Leven alsof er geen morgen is, is dikke zever. Tuurlijk, het misstaat niet op een guitige melodie, en het combineert prachtig met ritmisch handgezwaai, maar als levensstrategie is het praktisch onhaalbaar. Als ik wist dat mijn dagen genummerd waren – wat ze zijn, en wat ik in theorie weet – dan ging ik gokken in Vegas, snorkelen in Bali, en Mai Tais drinken op de Seychellen. Ik zou hele dagen lang dansen met Anthony en petanquen met Denise uit het woonzorgcentrum. Ik spaarde geen euro, en at elke dag dumplings en sushi. Wanneer mijn bankrekening dan eerder zijn laatste adem zou uitblazen dan ik, zou ik het gewoon negeren. Verdergaan op geleend geld, en geleende tijd. Een ziekteverzekering kan je schrappen om met de bespaarde centen te leven alsof morgen niet bestaat, maar die strategische annulatie kan ook meteen de reden zijn dat vandaag je laatste dag is. Ironie is bijna even fantastisch als onze zorgverlening.
Mijn punt is: ik heb geen punt, weet ik veel. Als ik het antwoord had op deze meest fundamentele vraag van ons bestaan, dan was ik zelf nooit meer bang, en ging ik op wereldtournee met peperdure seminars. Ik gok dat het beste dat je kan doen, leven is alsof je er morgen waarschijnlijk wel nog bent. Een beetje roekeloos, een beetje verantwoordelijk. Geniet van de mooie momenten, wentel je in verdriet als het opborrelt, gun jezelf eens een dag in bed, of een extra dag verlof omdat je gewoon echt veel liever in het gras wil liggen dan aan je bureau zitten. Zelfs al leef je niet elke dag zoals André Hazes het je graag wijsmaakt, dan nog is er op het einde hoogstwaarschijnlijk meer liefde dan spijt. In de eindigheid van het leven ligt ook zijn schoonheid, want vanzelfsprekendheid wordt erg snel erg saai. Stel gewoon de grote dingen niet te hard uit, je wil niet sterven met een grote onuitgesprokenis op je tong.

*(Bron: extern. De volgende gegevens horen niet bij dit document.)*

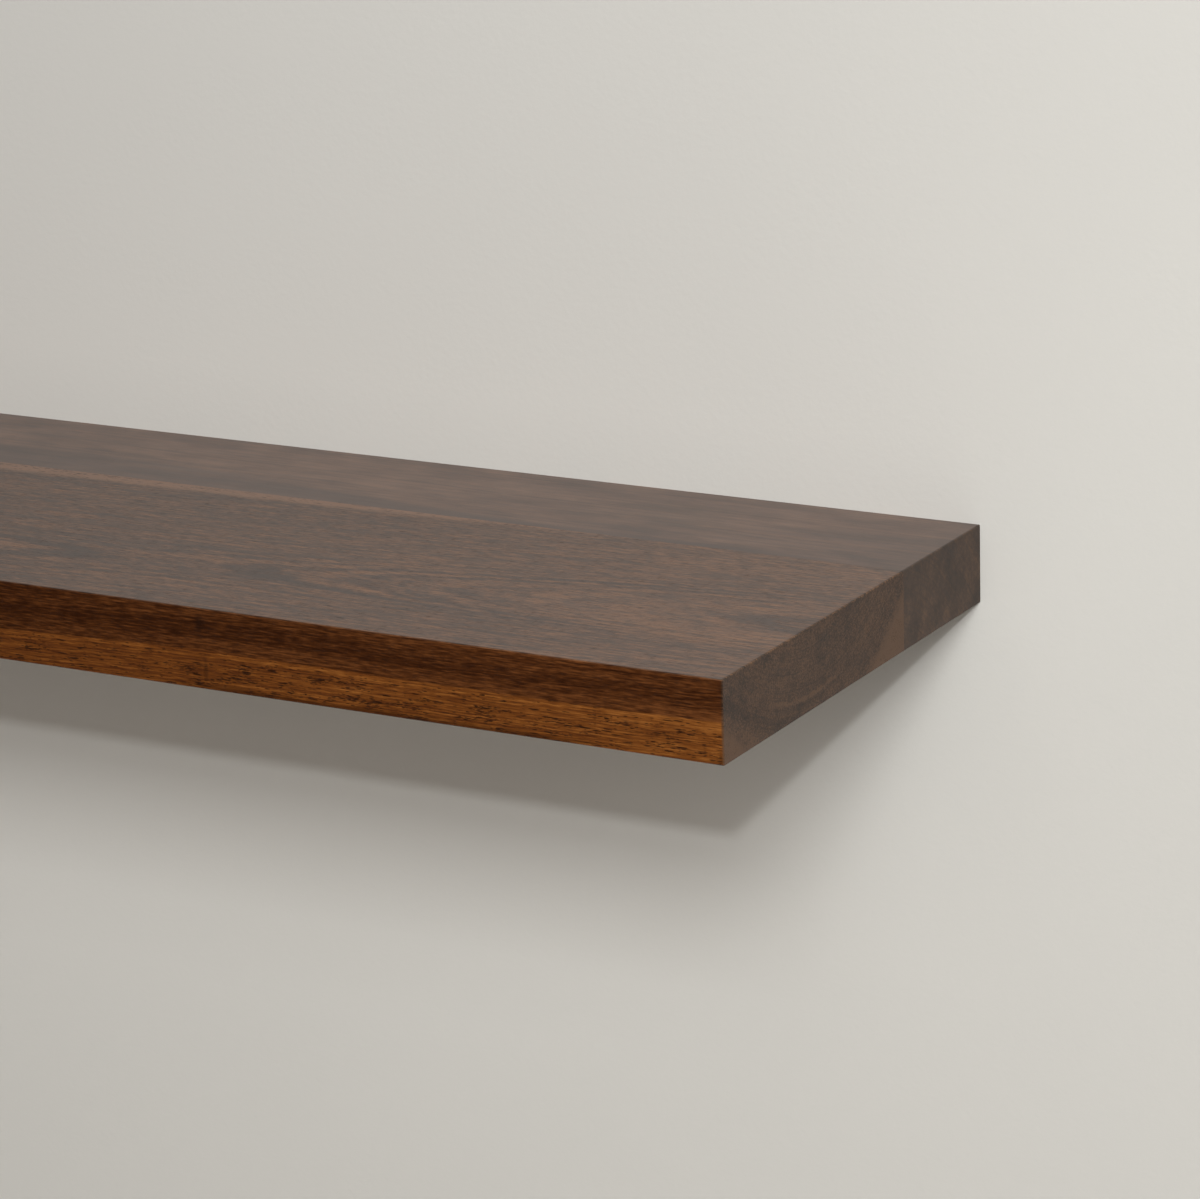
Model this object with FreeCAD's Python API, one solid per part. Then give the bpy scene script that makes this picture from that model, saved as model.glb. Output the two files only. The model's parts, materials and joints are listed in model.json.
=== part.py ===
"""Solid walnut floating wall shelf on a concealed steel rod bracket.

Two edge-glued walnut boards make one thick slab. A routed pocket and three bores in its rear edge
swallow a flat steel wall plate and three solid rods, so that nothing of the bracket shows on the wall.
The rods are shouldered on the plate and held by countersunk bolts from behind. Six wood screws hold the
plate to the wall. Two grub screws in brass inserts, reached from below, lock the slab on the outer rods.

Frame, in millimetres: X runs along the shelf, +Y points into the wall and +Z is up. The origin is the
centre of the wall plate's back face, so the wall's surface is the plane Y = 0, and the slab's middle
plane is Z = 0.
"""

import math
import os

import FreeCAD
import Part

# ---------------------------------------------------------------- slab
SHELF_LENGTH = 914.0
SHELF_DEPTH = 260.0
SHELF_THICKNESS = 38.0
REAR_BOARD_WIDTH = 84.0
EASED_EDGE_RADIUS = 0.6

# ---------------------------------------------------------------- wall plate
PLATE_END_SETBACK = 37.0
PLATE_HEIGHT = 25.0
PLATE_THICKNESS = 6.0
PLATE_CORNER_RADIUS = 6.0
PLATE_EDGE_CHAMFER = 0.6
POCKET_CLEARANCE = 0.5

# ---------------------------------------------------------------- rods
ROD_NAMES = ("left", "centre", "right")
OUTER_ROD_TO_PLATE_END = 120.0
ROD_DIAMETER = 12.7
ROD_TIP_TO_SHELF_FRONT = 89.0
ROD_TIP_CHAMFER = 1.5
ROD_BORE_CLEARANCE = 0.3
BORE_SPARE_DEPTH = 5.0
ROD_FLAT_DEPTH = 0.6
ROD_FLAT_LEAD = 12.0

# ---------------------------------------------------------------- bolts that hold the rods
BOLT_DIAMETER = 8.0
BOLT_HEAD_DIAMETER = 15.5
BOLT_GRIP_IN_ROD = 15.0
BOLT_SOCKET_WIDTH = 5.0
BOLT_SOCKET_DEPTH = 3.2
BOLT_HOLE_CLEARANCE = 0.2
BOLT_THREAD_CLEARANCE = 0.05
BOLT_HEAD_RECESS = 0.2
TAPPED_HOLE_SPARE = 3.0

# ---------------------------------------------------------------- wall screws
SCREW_TO_ROD = 75.0
SCREW_LENGTH = 75.0
SCREW_THREAD_DIAMETER = 6.0
SCREW_NECK_DIAMETER = 4.4
SCREW_HEAD_DIAMETER = 12.0
SCREW_TIP_LENGTH = 6.0
SCREW_HOLE_CLEARANCE = 0.3
SCREW_HEAD_RECESS = 0.3
STAR_DRIVE_POINTS = 6
STAR_DRIVE_OUTER_DIAMETER = 5.6
STAR_DRIVE_INNER_DIAMETER = 4.0
STAR_DRIVE_DEPTH = 2.6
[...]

Maanden niks geschreven-geschreven, en dit is wat eruit komt. Het maalt al zo lang in mijn hoofd, maar het is met deze troep dat ik (en jij) het zal moeten stellen. Het zijn lastige tijden, maar weet dat het sowieso voorbijgaat. Omdat je op een dag dood zal zijn, bijvoorbeeld. Het laatste wat ik wou, is dat dit een YOLO-verhaal werd. Het is een pleidooi voor een tettenfoto, op z’n meest.